For a women who works outside the home the village will look at little different than someone whose primary job is a homemaker. A little more thought needs to go into forming the village so that your children are cared for when you are at work and contingency plans are in place if you are unable to get home. However, with the exception to the first item listed below all of these are needed by all women.
Childcare – if you are working outside the home, this is the most important thing you need to have in place. Assuming that a family member is unable to watch your child, having a daycare provider who you are totally comfortable with is of the utmost importance. I was very fortunate that my son stayed home with his dad and grandmas until he was 6 months old. When my husband’s schedule changed we needed to put him in daycare half days which was incredibly traumatic for me. It really turned out to be a very positive experience. When my daughter was born six years later we took her to the same daycare, she had the same teachers as my son did and she loved them all. When she was in the hospital for a week at 4 months with RSV, her daycare teacher came to the hospital and sat with us because she too was worried about our daughter. Knowing how much our kids were loved really made leaving them so much easier.
Back-up childcare – This is separate from daycare. At some point there will be times when you are unable to care for your children (i.e. illness, getting away with your significant other, need to be two places at once, etc). Having someone that you can call (and trust) at the last minute to care for your kids is imperative for your piece of mind.
Mentor – The definition of mentor is trusted friend or guide. Whether at work or home, we need someone wiser than us who is willing to show us the path. These can be formal or informal relationships, but identifying a mentor and being open to what they have to teach us is so important to our personal growth. I cannot stress enough though the importance of being open to really seeing ourselves as we are, not as we want to be, if a mentor is going to be successful in guiding us.
Friends – I know a woman who really doesn’t have any girlfriends. She’s confided that she’s lost contact with her high school and college friends and doesn’t feel like she has anything in common with the mothers of her son’s friends because they are so much older than her. She wants friends who mirror her; same age, married with kids. I say rubbish! I have friends who are older and younger, married and single, kids and no kids. Each friendship brings something unique and valuable to my life. Just because my friend Rhonda isn’t married, doesn’t have children and is of a completely different political persuasion than me doesn’t mean that we don’t enjoy each other’s company at dinner and enrich each other’s lives. We just don’t talk politics!
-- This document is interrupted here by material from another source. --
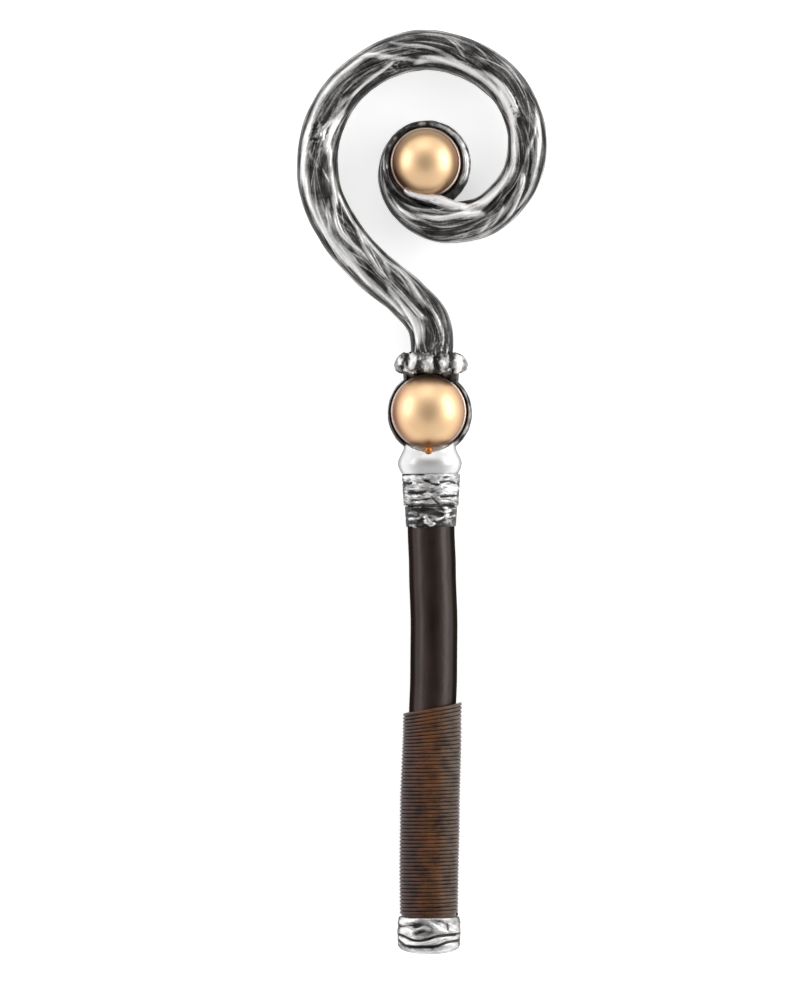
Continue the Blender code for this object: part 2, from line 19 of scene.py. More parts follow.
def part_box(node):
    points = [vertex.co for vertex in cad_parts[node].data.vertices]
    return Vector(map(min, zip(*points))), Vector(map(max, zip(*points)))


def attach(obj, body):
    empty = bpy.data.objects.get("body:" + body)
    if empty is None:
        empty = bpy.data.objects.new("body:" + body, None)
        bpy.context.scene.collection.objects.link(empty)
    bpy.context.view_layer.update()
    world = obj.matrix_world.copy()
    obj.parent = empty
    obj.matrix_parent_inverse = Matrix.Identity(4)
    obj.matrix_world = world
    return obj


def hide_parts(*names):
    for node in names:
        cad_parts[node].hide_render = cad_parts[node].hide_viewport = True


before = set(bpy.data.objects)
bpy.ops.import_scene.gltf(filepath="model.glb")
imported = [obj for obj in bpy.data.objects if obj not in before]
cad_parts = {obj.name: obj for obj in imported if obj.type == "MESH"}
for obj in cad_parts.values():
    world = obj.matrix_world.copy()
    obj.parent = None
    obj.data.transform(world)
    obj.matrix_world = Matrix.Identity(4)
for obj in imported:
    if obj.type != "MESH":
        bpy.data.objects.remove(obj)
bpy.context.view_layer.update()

Friends make us laugh, provide a shoulder to cry on, remind us of who we used to be (pre-children) and are just generally good to have. If you don’t have friends, please start thinking about who you can reach out to, even if it makes you uncomfortable. Some of us find making friends a little harder than others, but it is so important to have that connection and it’s worth the effort. I would ask, if you are someone who finds making friends very easy to reach out to someone that you think is struggling. When I was in high school, I saw a new girl who looked really uncomfortable. I asked her to join our table at lunch, I ended up finding a friend that I’ve carried with me through life. She’s shared with me, many years later, how appreciative she was to have that overture of friendship when she was feeling lonely and out of place.
Spouse/significant other – I rely on my husband more than anyone else in this world. He’s certainly not perfect, but we’ve signed up to go through this life together. It’s us against the world! Alright, that was a little corny but it’s true. When I was younger, my Wonder Woman complex was much worse than it is now. I felt that I needed to do all the things that a SAHM would do while working full time, jI created an environment for myself that I could not sustain. Fortunately both of us saw the light and we have developed a routine where we both are involved in the daily chores of running the household. It works out well that when I can’t pull my fair share he jumps in and when he can’t pull his fair share I jump in.
Family – Family can be a wonderful part of your village or they may be no part of your village. When my mother was 20 years old she moved 500 miles away from her family. She had a sick child who would need surgery within a year, she herself was very ill and would need surgery and quite frankly at that time she didn’t have a very supportive husband (my dad got MUCH better as he matured). Her family wasn’t a part of her village, but she has been a big part of my village. I would also include my kids as part of my village. As the children get older they can definitely contribute to the household. Once they start driving, it’s a whole different ballgame. Having a kid who can drive can be a huge lifesaver. It’s important to note that family isn’t only about blood, family is the people you love and love you back.
I’m going to expound on this subject next week and be a little more specific about how we can be a supportive member of a village.
Are you finding this helpful? Who is in your village?